The consumption (and by proxy experience) of trauma as a rite of passage, or perhaps just as entertainment, becomes a powerful thread. With the phenomenon of reaction videos there is no longer a mediator between the audience and the documentation of murder. We can choose to simply witness it ourselves and share that experience in the form of a comic-horrific video detailing our reactions and creating a secondary audience who can view only those reactions but not their source. The internet allows us to encounter and expose ourselves to the very worst things which people can do to each other. What happens when we choose to do that?

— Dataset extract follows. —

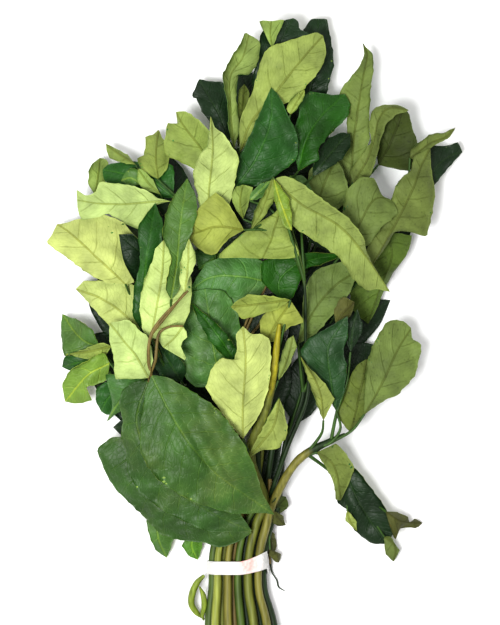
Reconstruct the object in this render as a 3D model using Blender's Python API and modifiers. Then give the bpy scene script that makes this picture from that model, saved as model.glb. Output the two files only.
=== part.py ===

This is a seriously conflicting show, Greg does not take sides, representing both killer and in what might be the most awkward piece of audience participation I’ve ever seen, the victim. The facts and suppositions of a real life killing are presented with a light dead-pan. The killer’s own words are matter of fact. Then, in a chilling manner, Greg reveals the ease with which a skilled performer can lie to you, can fake reactions which you believed to be entirely genuine. He takes us to the same point, theatrically, as Bundy brought his victims: building trust, being nice, following the rules of politeness and then attacking the audience with a threat which consumed me with visceral desire to walk out. Does the show confront us with the hypocrisy of our own desire to consume stories of suffering in safety or is it another layer of predatory spectacle in the media circus of death? Buy a ticket and decide for yourself.

Split Britches/Peggy Shaw: Ruff

Peggy Shaw - Ruff - Photo Michael ContiBits of the brain go dark. The memories they contain disappear. Speech, thought, up and down: all scratch and twist and fail. What do you do? In this case the artist continues to do what they almost cannot do, nothing else is possible. In January 2011 Peggy Shaw suffered two strokes, and as one half of Split Britches, then turned them into a show, just as she turns a joke into a broken neck into a joke. In a company whose collaboration is this long standing there is a seamlessness to the authorship of the work and Lois Weaver’s direction turns us always to the centre of the show: its performer.

To begin Peggy plays with failure like a tragic clown, riding the flops. In contact with the audience she is light, playful, full of life. Only her memory is shot through with holes.

When I first saw her perform in 2010 it was as if I could see her entire life extending behind her, everything she had ever known was present on stage and concentrated in her face, that smile, it radiated out over the audience. Wild associations crackled through my brain: the 1950s, rock & roll, 20s jazz, beat poetry, New York, steam, crowded bars, film noir, smoke, cramped apartments, chaotic friends, black and white TV, tears, revolution, beauty, broken hearts, tenacity, bedrock, impossible dreams, fierce coals glowing with heat. Her timing was immaculate, nuanced, almost impossible, how could someone be this much like themselves?

Now I saw what had been lost laid bare, felt the rhythm cracked and jarring, because now Peggy can’t carry us suspended in the dreams she wove with the contact she gave. Now the show won’t stay put in her head. So it is the simple, declared, device of prompting screens bearing the lines of the show, which draws her attention away from us. If before we got to float, carried smoothly by the master performer, now we are lifted and dumped back into our seats each time she averts her eyes.

This is absolutely necessary, this is the show she has to make now because this is where she is, alone. There is no pretence, only an honest vulnerability. It is not even determination that brings her to the stage because that implies a struggle with another possibility. Performing is so much a part of Peggy that there is a simple inevitability, of course she would continue. Behind it all that smile, the passion to tell a story of loss and recovery.

So with screens as aides, extra voices, and supplementary memory Peggy pulls herself through an uncertain landscape. There are people and words missing now. Humour fades, is swamped and returns as we jump between green screen projections, adopted characters, playful public service announcements, self reflections and shifting images. Not everything works or is easy to follow, some of the projections clunk rather than clang, perhaps you need to know a bit about Peggy’s herstory to fully grasp certain references, and every time she looks at the screens instead of the audience it feels like a robbery, but you might as well complain about night becoming day.

If you live long enough you will lose yourself. The person you were will die and you will be left alive. There only remains the question: what you will do then?